In April and May, Whitehorse City Council was receiving an average of 11.3 tonnes of e-waste per month. However, in June, one month before the ban officially came into effect, local residents proactively took their e-waste to the council’s drop-off point, resulting in 16.3 tonnes of e-waste being collected – a 44 per cent increase. July also experienced a substantial spike, with 13.2 tonnes of e- waste being dropped off.

“Every action, no matter how small, can contribute to a circular economy in which we utilise the maximum value of resources from existing products and materials and reduce the amount of waste we generate,” Muller said.

“Reducing the level of e-waste being generated is everyone’s responsibility. It’s up to all of us to do the right thing. When we put e-waste in the rubbish bin, we miss an opportunity to retrieve and reuse the precious metals and reduce the amount of harmful materials we send to landfill.

“At Sustainability Victoria, we are urging Victorians to do the right thing and embrace the indisputable fact that responsible electronic-waste disposal and recycling makes more sense,” Muller told Inside Waste.

The types of products that fall under e-waste are varied and vast. E-waste is categorised as any item with a plug, battery or cord that is no longer working or wanted, and that can’t be repaired or re-homed. E-waste items include more obvious ones, such as fridges, washing machines and dryers – which Muller said are collected by most councils –  as well as coffee machines, kettles, electric toothbrushes, electric razors, gaming consoles, power tools, whipper snippers and other small items with electronic components.

Muller explained that in order to ensure that consumers know which products fall under the e-waste category and the value of materials in the products, an education campaign was implemented prior to the ban.

“In preparation for the ban, the Victorian government committed $16.5million investment focusing on e-waste infrastructure ($15m) and an education campaign ($1.5m).

“Through the $15m investment, local councils are upgrading and building recycling facilities to collect, sort and store e-waste plus create a better network of e-waste drop-off points around the state,” Muller said.

Since the ban, companies such as Officeworks have seen an increase in items dropped off by customers.

While Officeworks has provided its customers with free e-waste recycling at stores for years, it saw a 9 per cent increase in e-waste collected in their Victorian stores throughout July and August, compared to the same period in 2018.

The top items recovered included old IT equipment, ink cartridges and mobile phones.

Officeworks head of sustainable development Ryan Swenson said customers want to dispose of unwanted technology responsibly as it is important to them to do so.

“We also know that they want to do the right thing, but don’t know where or how to recycle items easily, so we are in the process of making it easier to recycle items at Officeworks.

“We are currently upgrading our recycling facilities to accept more types of waste, and we have updated the store locator on our website so customers can easily see what items they can recycle at their local store,” Swenson said.

MobileMuster manager Spyro Kalos said it is important for Victorians to take stock of old e-waste lying around their homes and consider giving them a new lease on life.

“Electronic items contain so many valuable materials that can be recycled over and over again – 99 per cent of a mobile phone’s materials can be recovered, reused and repurposed – but they’re not much use when they’re sitting around at home unused,” he said.

In order to minimise the amount of e-waste produced in the first place, Sustainability Victoria suggest that people should:

  1. Re-evaluate to reduce –

The best way to minimise e-waste is to rethink new purchases.
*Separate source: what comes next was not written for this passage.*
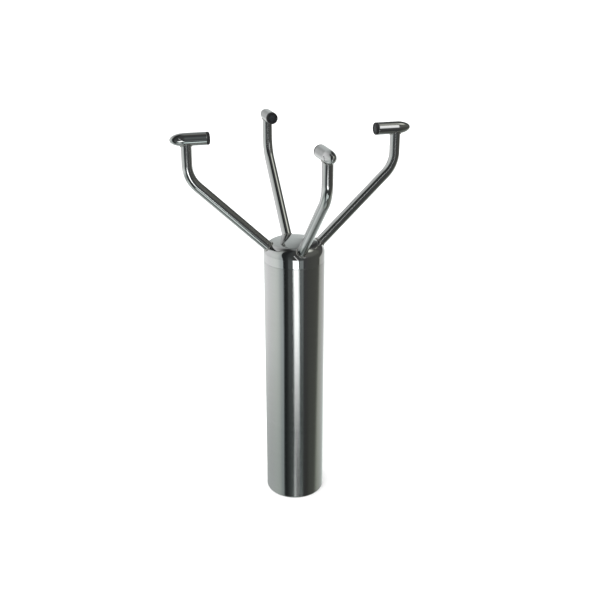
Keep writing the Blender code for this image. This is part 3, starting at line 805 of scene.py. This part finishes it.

Before buying an electronic item, decide if it’s actually necessary. Perhaps there is one item you can purchase with multiple functions, rather than buying five separate products.

  1. Quality is key –

Consider investing in a good quality product that is durable and energy-efficient. Not only will the item last longer, it will consume a lot less energy and save you money in the long run.

  1. Maintain electronics –

By looking after electronic devices, it will increase the lifespan of the gadgets and help avoid constantly replacing broken items. Simple care and maintenance such as using a phone or laptop case, cleaning out a washing machine’s filter every few weeks or getting a vacuum serviced regularly, can minimise damage.

  1. Sharing is caring –

Sharing electronics that mostly sit around is a great way to give them a second life. Sharing and borrowing appliances that may only be required for one-off use will reduce the rate of consumption.

  1. Dispose correctly –

If an electronic item is broken and beyond repair or donation, ensure that it is taken to an e-waste drop-off point. This will help recover valuable non-renewable resources than can be turned into new products.